L'événement nucléaire le plus important aux États-Unis, et peut-être dans le monde, au cours de l'année écoulée, a été l'abandon par ses promoteurs (l'association Gulf-Shell) de la filière de réacteurs à gaz à haute température dite HTGR, conséquence des difficultés de démarrage du prototype de 330 MWé de Fort Saint Vrain (Colorado), qui a plus de trois ans de retard.

Cet abandon n'est peut-être pas définitif, et des formules de rechange sont étudiées, mais la filière en sera de toute façon probablement retardée d'une bonne dizaine d'années : commercialisation (au mieux) pour la dernière décennie de ce siècle. Avec le choix britannique en faveur des réacteurs à eau lourde au détriment des mêmes réacteurs à gaz à haute température, il n'y a plus guère que les Allemands de l'Ouest dans la course ainsi que les Japonais (avec un projet très spécialisé pour la sidérurgie). L'Allemagne ne prendra sans doute pas de décision définitive en ce domaine avant le démarrage du réacteur prototype de 300 MWé à boulets combustibles (alors que le type américain est à éléments dits prismatiques), prévu pour 1977 à Schmehausen.

Ralentissement

En France, le programme d'équipement électronucléaire a été quelque peu ralenti, en accord avec la révision des objectifs de production d'électricité pour les horizons 1985 et 2000. Une étape importante, sur le plan technique, a été franchie avec le bon fonctionnement, pendant sa première année, de la première des centrales de la série 900 MWé, à Tihange : la divergence nucléaire a eu lieu le 21 février 1975, le couplage au réseau quinze jours après, le 7 mars 1975, et la pleine puissance a été atteinte le 30 juillet 1975. L'énergie produite par la centrale de Tihange a dépassé 3 milliards de kWh en 1975.

Fin 1976, deux nouvelles centrales nucléaires devraient être couplées au réseau EDF : Fessenheim 1, de 890 MWé (commandée en 1970), et Bugey 2, de 925 MWé (commandée en 1971).

Ampleur

On aura une idée de l'ampleur de cette entreprise industrielle en rappelant quelques données techniques des réacteurs de 900 MWé.
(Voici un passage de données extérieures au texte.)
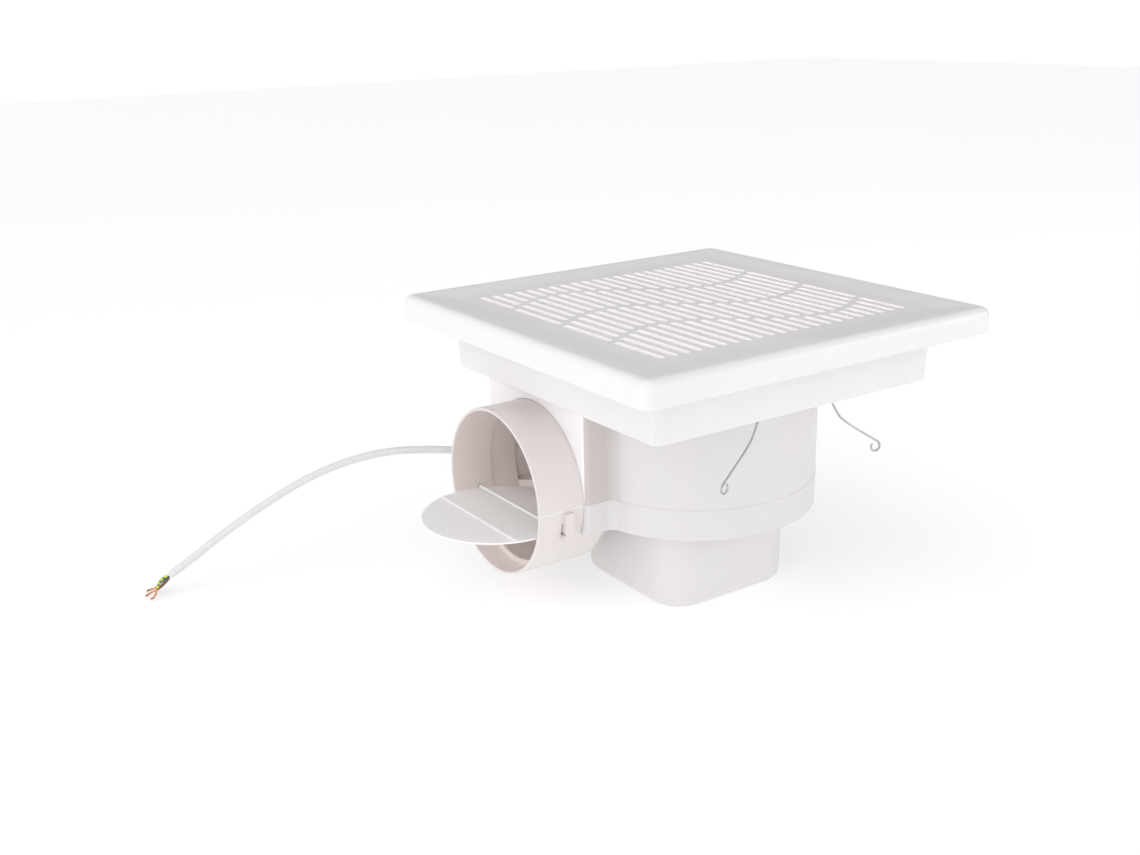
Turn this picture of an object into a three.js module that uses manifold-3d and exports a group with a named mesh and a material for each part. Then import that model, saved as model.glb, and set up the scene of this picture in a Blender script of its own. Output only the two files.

La cuve, en acier faiblement allié, a 4 m de diamètre, 12 m de hauteur et pèse 332 tonnes. Le cœur du réacteur est constitué de 157 assemblages de combustible à uranium faiblement enrichi (3 % environ d'uranium 235) sous forme de pastilles d'oxyde frittées ; la masse totale de combustible représente 70 tonnes.

Le circuit de refroidissement comprend trois boucles qui alimentent chacune un générateur de vapeur auquel est associé un turbo-alternateur à une seule ligne d'arbres tournant à 1 500 tours-minute ; l'alternateur, de 1 120 MVA (mégavolt-ampère), est refroidi à l'hydrogène. Le refroidissement des condenseurs, pour la centrale de Gravelines, par exemple, près de Dunkerque, s'effectuera avec de l'eau de mer à raison de 180 m3/s.